My journey from timber mills and upholstery workshops to running my own software development business has been interesting and varied. I won’t bore you with that now but it is interesting to reflect on where I started and how that relates to what I do now.
Use the right tool for the job
The tool obsession is significant. I believe you have to have the right tool for the job to get the best results. For example the right sized chisel to get into those awkward spots. Or an adze to give you a ‘roughed’ surface finish. It’s the same with software. You have to have the right tool to enable you to get the job done quickly, efficiently and to a standard. This may mean a custom built tool like the one we built for Renaissance Easy Claim – to automate production of their client documentation from Act!, formatted and populated with legally compliant content, as required by their regulator, the Ministry of Justice.

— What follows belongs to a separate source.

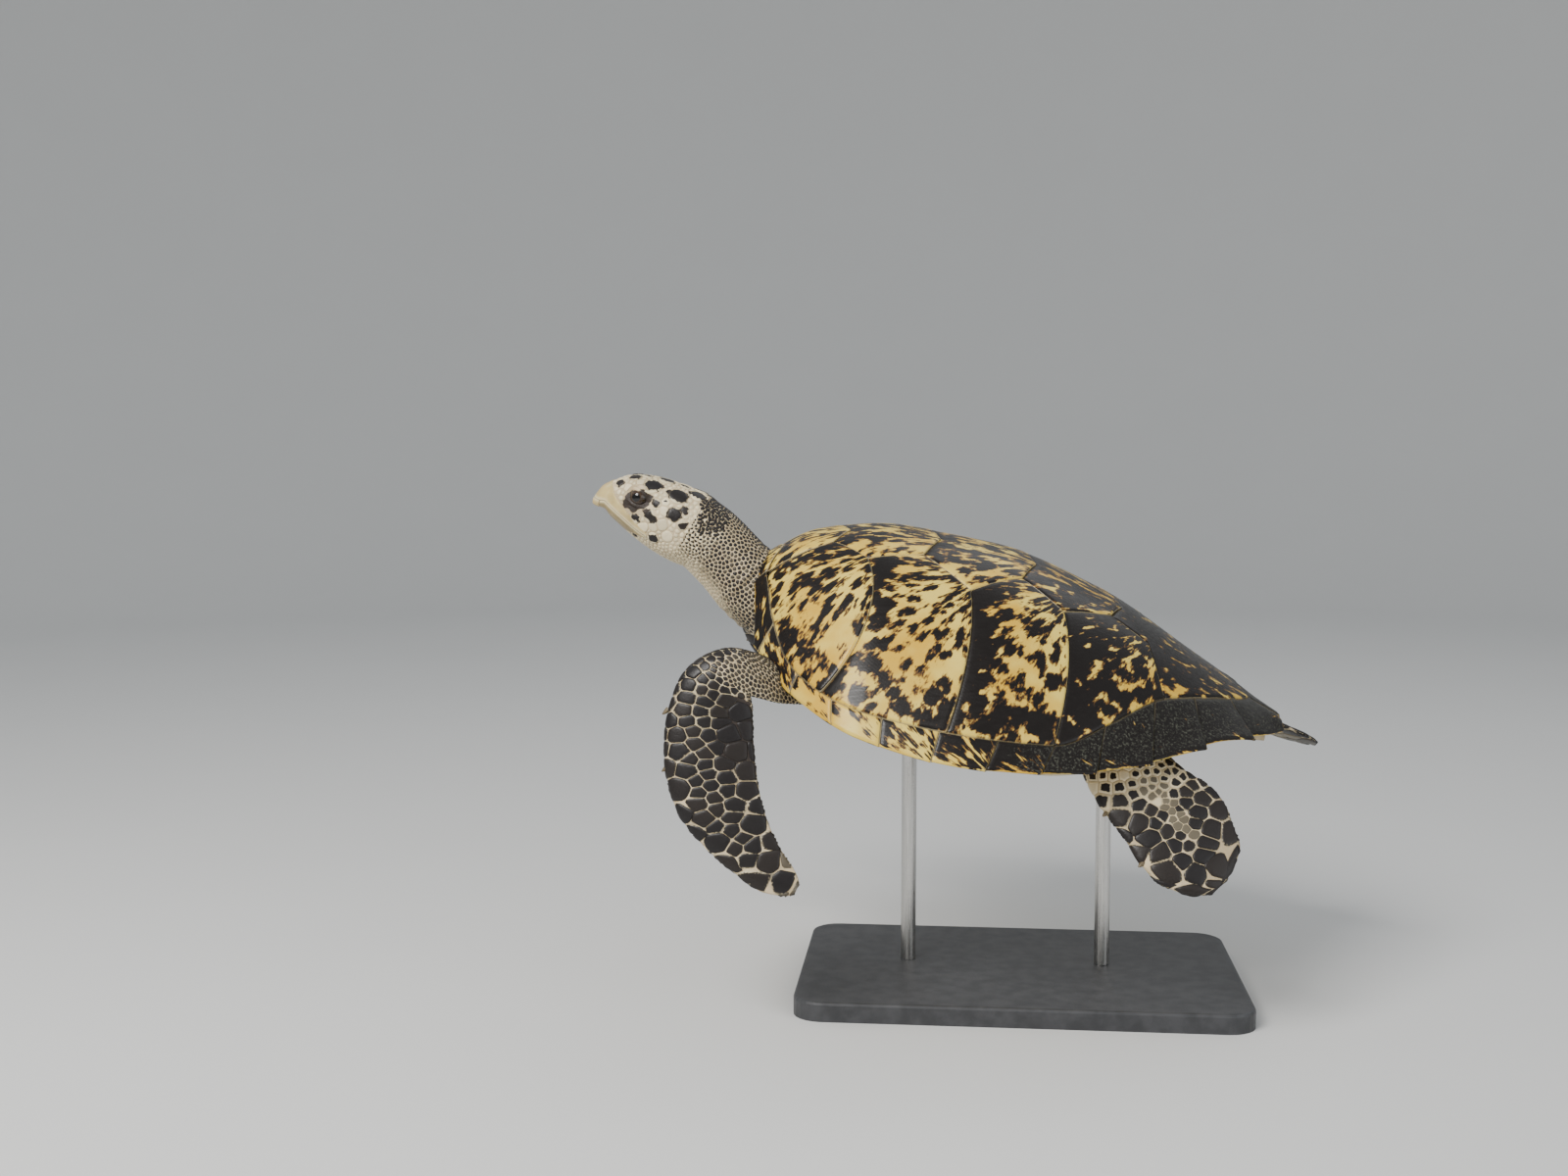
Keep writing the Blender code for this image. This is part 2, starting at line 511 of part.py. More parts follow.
def eyeball(name, radius):
    """A faceted ball for an eye or for its socket."""
    mesh = bpy.data.meshes.new(name)
    shape = bmesh.new()
    bmesh.ops.create_uvsphere(shape, u_segments=12, v_segments=7, radius=radius)
    shape.to_mesh(mesh)
    shape.free()
    return place(name, mesh, EYE_BLACK, 0.1)


def neck():
    """The neck, a bent tube from inside the trunk to the back of the head."""
    centres = np.array([(x, 0.0, z) for (x, z), _, _ in NECK])
    way = np.gradient(centres, axis=0)
    way /= np.linalg.norm(way, axis=1, keepdims=True)
    sideways = np.array([0.0, 1.0, 0.0])
    upward = np.cross(way, sideways)
    across, up = superellipse(NECK_SEGMENTS, 2.0)
    wide = np.array([row[1] for row in NECK])[:, None, None]
    tall = np.array([row[2] for row in NECK])[:, None, None]
    rings = centres[:, None] + wide * across[:, None] * sideways + tall * up[:, None] * upward[:, None]
    return place("neck", loft("neck", rings), SKIN, 0.6)


def plane_point(x, depth, inward, origin, lean):
    """A point of a left flipper's plane: depth runs down and out at its lean, inward to the body."""
    y = origin[0] - depth * math.sin(lean) + inward * math.cos(lean)
    z = origin[1] - depth * math.cos(lean) - inward * math.sin(lean)
    return np.stack([x + 0 * y, y, z], axis=-1)


def flipper_rings(stations, origin, lean):
    """Sections of a left flipper: lens-shaped, thickest a third behind the leading edge."""
    lead_x, lead_d, trail_x, trail_d, inward, thick = np.array(stations).T
    lead = plane_point(lead_x, lead_d, inward, origin, lean)
    trail = plane_point(trail_x, trail_d, inward, origin, lean)
    outward = np.array([0.0, -math.cos(lean), math.sin(lean)])
    across, up = superellipse(FLIPPER_SEGMENTS, FLIPPER_SQUARENESS)
    share = (1 + across) / 2
    centre = lead[:, None] * (1 - share[:, None]) + trail[:, None] * share[:, None]
    foil = up * (1 + 0.35 * (1 - 2 * share))
    return centre + thick[:, None, None] * foil[:, None] * outward


def limb(names, rings, split, side):
    """A limb parted across at one station into its upper part and its blade."""
    rings = rings * np.array([1.0, side, 1.0])
    way = rings[split + 1] - rings[split]
    way /= np.linalg.norm(way, axis=1, keepdims=True)
    pieces = []
    for name, stretch, shift in ((names[0], rings[:split + 1], 0.0), (names[1], rings[split:], SEAM)):
        stretch = stretch.copy()
        if shift:
            stretch[0] += way * shift
        pieces.append(place(name, loft(name, stretch), DARK_SKIN, 0.55))
    return pieces


def swung(points, swing):
    """Points of a left limb turned about a point and shifted, ready to be mirrored to the right."""
    about, degrees, shift = swing
    turn = np.array(Euler([math.radians(angle) for angle in degrees]).to_matrix())
    return (points - np.array(about)) @ turn.T + np.array(about) + np.array(shift)


def rising_root(rings, knee, rise):
    """Sections of a limb whose stretch above the knee slopes up to its root."""
    share = np.clip(1 - np.arange(len(rings)) / knee, 0, 1)
    return rings + share[:, None, None] * np.array([0.0, 0.0, rise])


def claw(name, root, away):
    """A short claw standing out from a leading edge."""
    mesh = bpy.data.meshes.new(name)
    shape = bmesh.new()
    bmesh.ops.create_cone(shape, cap_ends=True, segments=6, radius1=CLAW_RADIUS, radius2=CLAW_RADIUS / 5,
                          depth=CLAW_LENGTH)
    shape.to_mesh(mesh)
    shape.free()
    piece = place(name, mesh, BEAK_HORN, 0.4)
    piece.location = root + away * CLAW_LENGTH * CLAW_STANDS_OUT
    piece.rotation_euler = Vector(away).to_track_quat("Z", "Y").to_euler()
    return piece


def claws(names, places, origin, lean, side, blade, swing):
    """The claws of one flipper, set into its leading edge and pointing on along it."""
    for name, (x, depth) in zip(names, places):
        along = np.array([0.0, 1.0])
        spot = plane_point(x + CLAW_SLANT[0] * along, depth + CLAW_SLANT[1] * along, 0.0, origin, lean)
        if side < 0:
            spot = swung(spot, swing)
        spot = spot * np.array([1.0, side, 1.0])
        away = spot[1] - spot[0]
        piece = claw(name, spot[0], away / np.linalg.norm(away))
        part_from(piece, blade)


def tail(*neighbours):
    """The short tail under the last marginal scutes."""
    centres = np.array([(x, 0.0, z) for (x, z), _ in TAIL])
    radius = np.array([row[1] for row in TAIL])[:, None, None]
    across, up = superellipse(12, 2.0)
    rings = centres[:, None] + radius * np.stack([0 * up, across, 0.75 * up], axis=1)
    piece = place("tail", loft("tail", rings), SKIN, 0.6)
    part_from(piece, *neighbours)
    return piece


def carapace():
    """All horny plates of the upper shell."""
    pieces = [nuchal()]
    for number in range(5):
        pieces.append(scute("vertebral_%d" % (number + 1), *vertebral(number), HORN))
    for side_name, side in (("left", 1), ("right", -1)):
        for number in range(4):
            pieces.append(scute("costal_%d_%s" % (number + 1, side_name), *costal(number, side), HORN))
        pieces.append(marginal_rim("marginal_rim_" + side_name, side))
    return pieces


def animal():
    """Every piece of the turtle."""
    plates = {piece.name: piece for piece in carapace()}
    belly = plastron()
    body = trunk()
    head = head_and_beak()
    throat = neck()
    part_from(throat, body, head, plates["nuchal"])
    for side_name, side in (("left", 1), ("right", -1)):
        rim = plates["marginal_rim_" + side_name]
        part_from(throat, rim)
        rings = flipper_rings(FRONT_FLIPPER, FRONT_PLANE_ORIGIN, FRONT_PLANE_LEAN)
        rings = swung(rings, RIGHT_FRONT_SWING) if side < 0 else rings
        names = ("upper_arm_" + side_name, "front_flipper_" + side_name)
        arm, blade = limb(names, rings, FRONT_ELBOW, side)
        part_from(arm, body, belly, rim, throat)
        claw_names = ["front_claw_%d_%s" % (number, side_name) for number in (1, 2)]
        claws(claw_names, FRONT_CLAWS, FRONT_PLANE_ORIGIN, FRONT_PLANE_LEAN, side, blade, RIGHT_FRONT_SWING)
        rings = flipper_rings(HIND_FLIPPER, HIND_PLANE_ORIGIN, HIND_PLANE_LEAN)
        if side < 0:
            rings = rising_root(swung(rings, RIGHT_HIND_SWING), HIND_KNEE, RIGHT_THIGH_RISE)
        thigh, paddle = limb(("thigh_" + side_name, "hind_flipper_" + side_name), rings, HIND_KNEE, side)
        part_from(thigh, belly, rim, body)
        claw_names = ["hind_claw_%d_%s" % (number, side_name) for number in (1, 2)]
        claws(claw_names, HIND_CLAWS, HIND_PLANE_ORIGIN, HIND_PLANE_LEAN, side, paddle, RIGHT_HIND_SWING)
    tail(belly, body)


def height_on_shell_plane(x, y, level):
    """World height above (x, y) of the plane that lies at the given level of the shell frame."""
    up = POSE_MATRIX.to_3x3() @ Vector((0.0, 0.0, 1.0))
    centre = POSE_MATRIX.translation
    return centre.z + (level - up.x * (x - centre.x) - up.y * (y - centre.y)) / up.z


def stand_base():
    """Flat base with rounded corners and softened edges."""
    mesh = bpy.data.meshes.new("stand_base")
    shape = bmesh.new()
    bmesh.ops.create_cube(shape, size=1.0)
    size = Vector((BASE_LENGTH, BASE_DEPTH, BASE_THICKNESS))
    bmesh.ops.scale(shape, vec=size, verts=shape.verts)
    bmesh.ops.translate(shape, vec=(0.0, 0.0, BASE_THICKNESS / 2), verts=shape.verts)
    upright = [edge for edge in shape.edges
               if abs(edge.verts[0].co.z - edge.verts[1].co.z) > BASE_THICKNESS / 2]
    bmesh.ops.bevel(shape, geom=upright, offset=BASE_CORNER, segments=6, affect="EDGES", profile=0.5)
    top = [edge for edge in shape.edges if min(vert.co.z for vert in edge.verts) > BASE_THICKNESS * 0.99]
    bmesh.ops.bevel(shape, geom=top, offset=BASE_EDGE_ROUND, segments=2, affect="EDGES", profile=0.5)
    shape.to_mesh(mesh)
    shape.free()
    return place("stand_base", mesh, STAND_BLACK, 0.5, on_animal=False)


def stand_support(name, x):
    """One upright rod with the round pad that lies flat against the plastron."""
    turn = np.linspace(0, 2 * math.pi, 20, endpoint=False)
    near = x + PAD_RADIUS * np.array([-1.0, 0.0, 1.0])
    level = belly_height(near / STATION_LENGTH + 0.5, 0.0).min() - STAND_GAP
    circle = np.stack([np.cos(turn), np.sin(turn)], axis=1)
    disc = np.array([[(x + PAD_RADIUS * c, PAD_RADIUS * d, level - drop) for c, d in circle]
                     for drop in (PAD_THICKNESS, 0.0)])
    place("stand_pad_" + name, loft("stand_pad_" + name, disc), STAND_BLACK, 0.7)
    under = level - PAD_THICKNESS - STAND_GAP
    foot = POSE_MATRIX @ Vector((x, 0.0, under))
    start = BASE_THICKNESS + STAND_GAP
    rings = [[(foot.x + ROD_RADIUS * c, foot.y + ROD_RADIUS * d, start) for c, d in circle]]
    rings.append([(px, py, height_on_shell_plane(px, py, under)) for px, py, _ in rings[0]])
    rod = loft("stand_rod_" + name, np.array(rings))
    place("stand_rod_" + name, rod, ROD_STEEL, 0.3, 1.0, on_animal=False)


animal()
stand_base()
for end, station in zip(("front", "rear"), ROD_STATIONS):
    stand_support(end, station)
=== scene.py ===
"""Hawksbill sea turtle: a still, life-size display model on its stand, put together piece by piece.

The animal is worked out in its own shell frame (nose to -X, left side to -Y, back to +Z, origin
amidships at rim level) and then tipped into its swimming pose above the stand.
"""
import math

import bmesh
import bpy
import numpy as np
from mathutils import Euler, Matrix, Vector


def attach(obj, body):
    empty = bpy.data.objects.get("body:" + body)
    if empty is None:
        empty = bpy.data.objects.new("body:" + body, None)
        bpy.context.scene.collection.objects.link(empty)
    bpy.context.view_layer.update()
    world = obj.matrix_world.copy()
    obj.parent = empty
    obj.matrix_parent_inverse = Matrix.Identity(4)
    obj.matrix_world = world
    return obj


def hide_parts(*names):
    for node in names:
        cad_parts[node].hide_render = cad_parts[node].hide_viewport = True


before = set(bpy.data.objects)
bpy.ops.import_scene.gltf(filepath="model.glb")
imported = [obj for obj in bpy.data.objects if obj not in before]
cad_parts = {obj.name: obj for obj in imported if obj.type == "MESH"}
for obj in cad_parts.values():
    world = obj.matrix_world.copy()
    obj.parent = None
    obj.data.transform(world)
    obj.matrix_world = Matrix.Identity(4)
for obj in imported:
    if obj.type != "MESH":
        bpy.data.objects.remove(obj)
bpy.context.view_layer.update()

# ---------------------------------------------------------------------------------------------
# Stand: a painted board with rounded corners, two bright steel rods screwed into it from below,
# and a soft rubber pad on each rod that the belly rests on.
STAND_PAINT_DARK = (0.030, 0.031, 0.034)
STAND_PAINT_LIGHT = (0.052, 0.053, 0.057)
ROD_STEEL = (0.62, 0.61, 0.59)
PAD_RUBBER = (0.035, 0.034, 0.033)


def finish(name, **settings):
    """A new node material: the shader's plain sockets are set from the settings by name."""
    made = bpy.data.materials.new(name)
    made.use_nodes = True
    shader = made.node_tree.nodes["Principled BSDF"]
    for socket, value in settings.items():
        shader.inputs[socket.replace("_", " ")].default_value = value
    return made


def node(tree, kind, inputs, output=0, **fields):
    """Add one node, set its fields, feed its inputs from sockets or plain values, give its output."""
    made = tree.nodes.new("ShaderNode" + kind)
    for field, value in fields.items():
        setattr(made, field, value)
    for key, value in inputs.items():
        if isinstance(value, bpy.types.NodeSocket):
            tree.links.new(value, made.inputs[key])
        else:
            made.inputs[key].default_value = value
    return made.outputs[output]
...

Select the right material for the job
Selecting the right timber for the job is also key. You have to know its properties – how it can be worked and then how it will perform? Burr walnut chair legs might look very decorative but the first time you sit down you will probably end up on the floor because the ‘burrs’ or knots are weak spots in the wood caused by growths. This is like writing variables into the code of a program as static information – what happens when you need to update it? The system fails you. I recently inherited a system for some Act! and Sage integration development which had the taxation rate hard coded in!
Form follows function
One of my guiding principals when making furniture, and now software, is “Form ever follows function” (Louis Sullivan, Architect, ‘The Tall Office Building Artistically Considered’1896). By designing systems with the user at the forefront of your mind you can produce systems with the layout and workflow to meet their requirements that deliver accuracy, efficiency and ease of use. Using separate programs is a good example. They’re great in terms of adding functionality but users have to flip in and out of them constantly. That’s why we have embedded our new quotation add-on, Seamless Opportunities, into Act! So it works in Act! and with Act!. No separate programs to navigate. And we plan to make as many of our products as possible work seamlessly with Act! like this.
I guess what I’m saying is I’m a craftsman. I make things for people to use. And I’m happy whether I’m working in wood or code. Wood is more decorative and tactile than code but well crafted software is as worthwhile and satisfying in terms of its potential impact on businesses and people.